Key Decisions for Investors

  • Long Cloudflare (NET) — 6–12 month horizon. Rationale: edge + bot mitigation demand and server‑side routing benefit NET’s revenue mix; target 25–40% upside. Entry: initiate on pullback ≤5% from current level or after Q that shows accelerating edge/zero‑trust ARR growth. Risk: pay premium for cloud multiples; hedge with small put or position size 1–2% NAV.
  • Buy The Trade Desk (TTD) or LiveRamp (RAMP) exposure — 9–18 month horizon via long equity or 12‑18 month calls. Rationale: clean‑room and identity translation become higher margin as client‑side signals degrade; expected 20–50% upside if adoption accelerates. Risk: Google Privacy Sandbox standardisation could centralise measurement; limit position to 2–3% NAV or pair with infrastructure longs.
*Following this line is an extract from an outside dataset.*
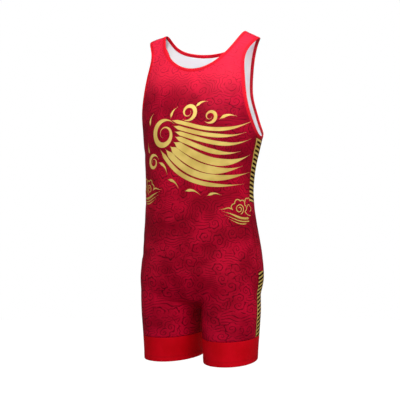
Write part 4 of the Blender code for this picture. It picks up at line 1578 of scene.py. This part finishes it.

  • Pair trade: long NET / short Magnite (MGNI) — 6–12 months. Rationale: edge and server‑side routing capture upside while open exchange SSPs face volume compression and lower CPMs. Size as market‑neutral (equal $ exposure); target relative outperformance of NET vs MGNI of 20–30%.
  • Tactical short (options): buy 6–9 month puts on a small ad‑dependent publisher or SSP with weak first‑party capabilities (e.g., MGNI or PUBM) if they report guidance showing increased measurement issues. Rationale: rapid CPM deterioration and advertiser flight can trigger 20–40% downside in earnings; limit premium loss to <0.5% NAV.